Re: Sequences, convergence

Is the limit:

$\displaystyle \lim_{x\to \infty} \frac{3n^2+4^n+2^n}{(n^{23})^n+4n^7}$

?

Re: Sequences, convergence

Sorry the it should read n^2*3^n not (n^23)^n.

Re: Sequences, convergence

Re: Sequences, convergence

$\displaystyle \displaystyle \lim_{n\to\infty} \frac{3n^2+4^n+2^n}{n^2 \, 3^n +4n^7}$

Start by dividing top & bottom by $\displaystyle 4^n$

Re: Sequences, convergence

I did this and got 3n^2/4^n + 1 + (2/4)^n. I am not sure what to do next.

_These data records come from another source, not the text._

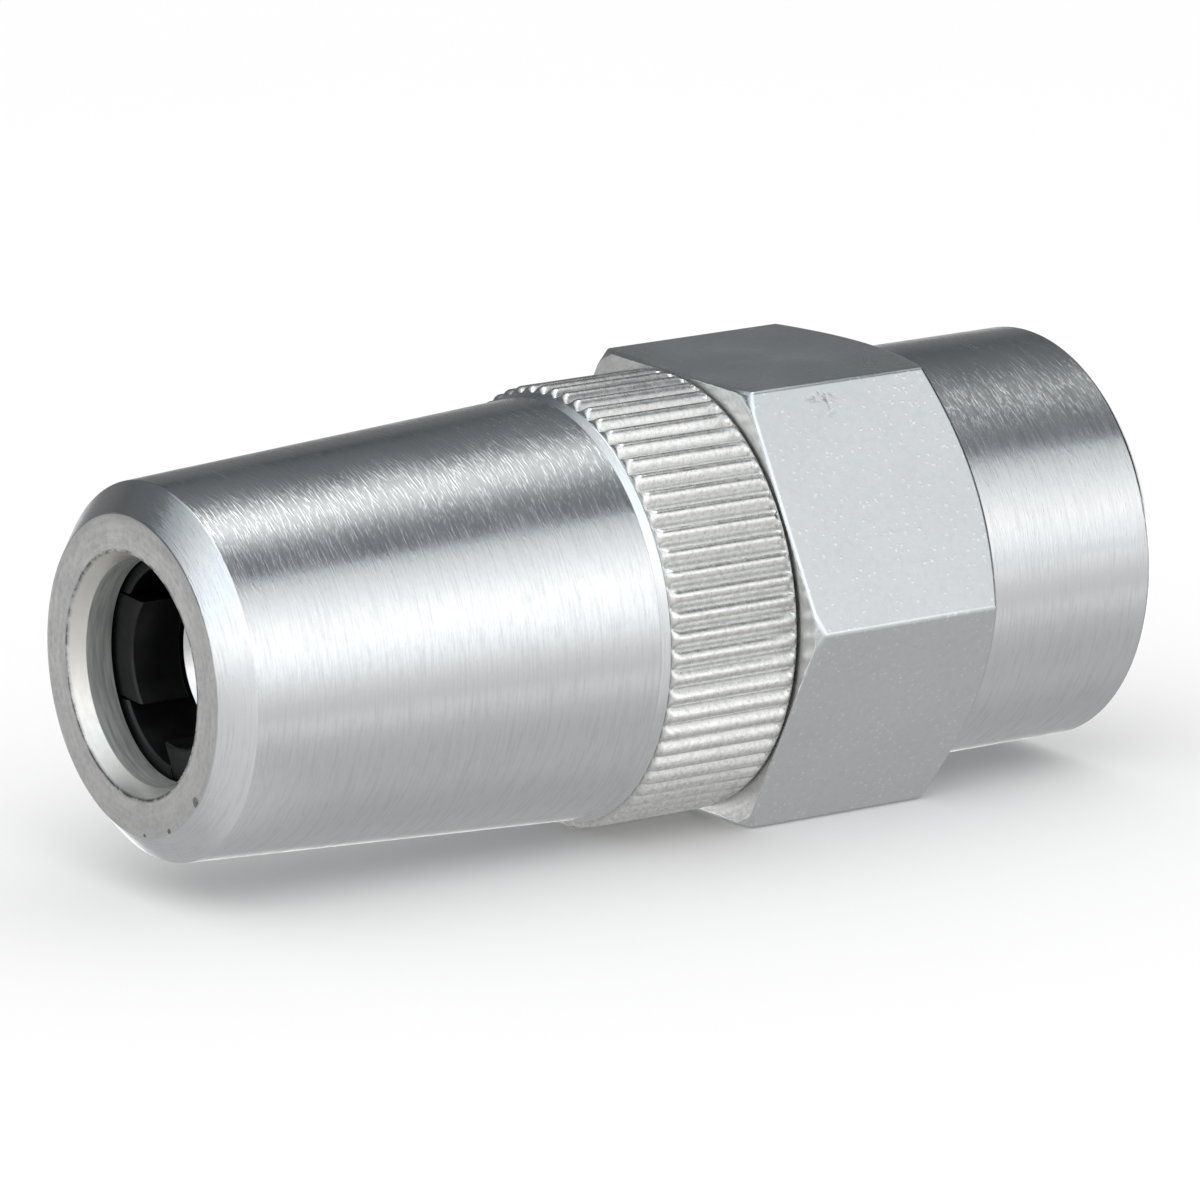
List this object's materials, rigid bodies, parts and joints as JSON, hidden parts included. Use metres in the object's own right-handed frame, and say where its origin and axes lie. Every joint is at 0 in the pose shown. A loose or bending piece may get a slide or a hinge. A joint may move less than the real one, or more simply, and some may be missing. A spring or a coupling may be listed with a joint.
{
  "type": "grease coupler adapter",
  "caption": "Grease coupler for hydraulic nipples: knurled tapered nose sleeve over spring-loaded jaws, hexagon body with a plain collar and an internal inlet thread.",
  "frame": {"origin": "centre of the inlet mouth, in the plane of the collar's rear face", "axes": "+X out of the inlet along the axis, nose towards -X, +Z square to the upper flat of the hexagon"},
  "size_m": [0.0364, 0.0174, 0.015],
  "materials": {
    "zinc_steel": "bright zinc plate over turned steel, fine turning marks",
    "plain_steel": "turned steel",
    "bright_steel": "ground steel",
    "polished_steel": "polished steel",
    "spring_steel": "drawn spring wire",
    "black_steel": "black oxide on hardened steel",
    "seal_rubber": "nitrile rubber",
    "nylon": "natural nylon",
    "backup_plastic": "white fluoropolymer"
  },
  "bodies": {
    "connector": {"hex_body": "zinc_steel", "valve_retainer": "plain_steel", "main_spring": "spring_steel", "check_spring": "spring_steel"},
    "lock_ring": {"sleeve_lock_ring": "nylon"},
    "sleeve": {"nose_sleeve": "zinc_steel"},
    "plunger_group": {"plunger": "bright_steel", "jaw_carrier": "black_steel", "nipple_seal": "seal_rubber", "plunger_packing": "seal_rubber", "packing_backup_ring": "backup_plastic", "jaw_spreader_ring": "spring_steel"},
    "jaw_1": {"jaw_1": "black_steel"},
    "jaw_2": {"jaw_2": "black_steel"},
    "jaw_3": {"jaw_3": "black_steel"},
    "ball": {"check_ball": "polished_steel"}
  },
  "joints": [
    {"name": "sleeve_advance", "type": "slide", "parent": "connector", "child": "lock_ring", "axis": [-1, 0, 0], "range_m": [0, 0.003], "deforming": ["main_spring"]},
    {"name": "sleeve_turn", "type": "hinge", "parent": "lock_ring", "child": "sleeve", "pos_m": [-0.0164, 0, 0], "axis": [-1, 0, 0], "range_deg": [0, 1080]},
    {"name": "plunger_slide", "type": "slide", "parent": "lock_ring", "child": "plunger_group", "axis": [1, 0, 0], "range_m": [0, 0.0021], "stiffness_N_per_m": 2500, "springref_m": -0.003, "deforming": ["jaw_spreader_ring"]},
    {"name": "check_ball_lift", "type": "slide", "parent": "connector", "child": "ball", "axis": [-1, 0, 0], "range_m": [0, 0.0007], "stiffness_N_per_m": 80, "springref_m": -0.0006, "deforming": ["check_spring"]},
    {"name": "jaw_1_slide", "type": "slide", "parent": "lock_ring", "child": "jaw_1", "axis": [0.9511, 0.3086, 0.0162], "range_m": [0, 0.00221]},
    {"name": "jaw_2_slide", "type": "slide", "parent": "lock_ring", "child": "jaw_2", "axis": [0.9511, -0.1683, 0.2592], "range_m": [0, 0.00221]},
    {"name": "jaw_3_slide", "type": "slide", "parent": "lock_ring", "child": "jaw_3", "axis": [0.9511, -0.1403, -0.2753], "range_m": [0, 0.00221]}
  ],
  "couplings": [
    {"joint": "sleeve_turn", "follows": "sleeve_advance", "rad_per_m": 6283.2},
    {"joint": "jaw_1_slide", "follows": "plunger_slide", "ratio": 1.0515},
    {"joint": "jaw_2_slide", "follows": "plunger_slide", "ratio": 1.0515},
    {"joint": "jaw_3_slide", "follows": "plunger_slide", "ratio": 1.0515}
  ]
}
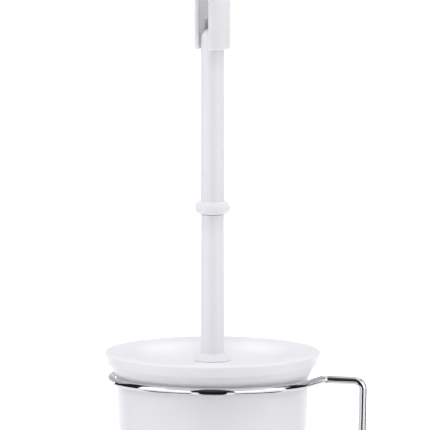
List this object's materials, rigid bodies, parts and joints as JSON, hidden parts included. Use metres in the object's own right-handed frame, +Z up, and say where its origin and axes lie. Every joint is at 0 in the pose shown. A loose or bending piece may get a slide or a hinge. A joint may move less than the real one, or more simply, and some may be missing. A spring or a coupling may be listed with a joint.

Re: Sequences, convergence

You should get : $\displaystyle \displaystyle \lim_{n\to\infty} \frac{ \frac{3n^2}{4^n} + 1 + \left( \frac{1}{2} \right)^n } { n^2 \left( \frac{3}{4} \right)^n + \frac{4n^7}{4^n} }$

You need two things here :

(1) L'Hospital's Rule.

(2) $\displaystyle \lim_{n\to\infty} r^n = 0$ if $\displaystyle |r| < 1$.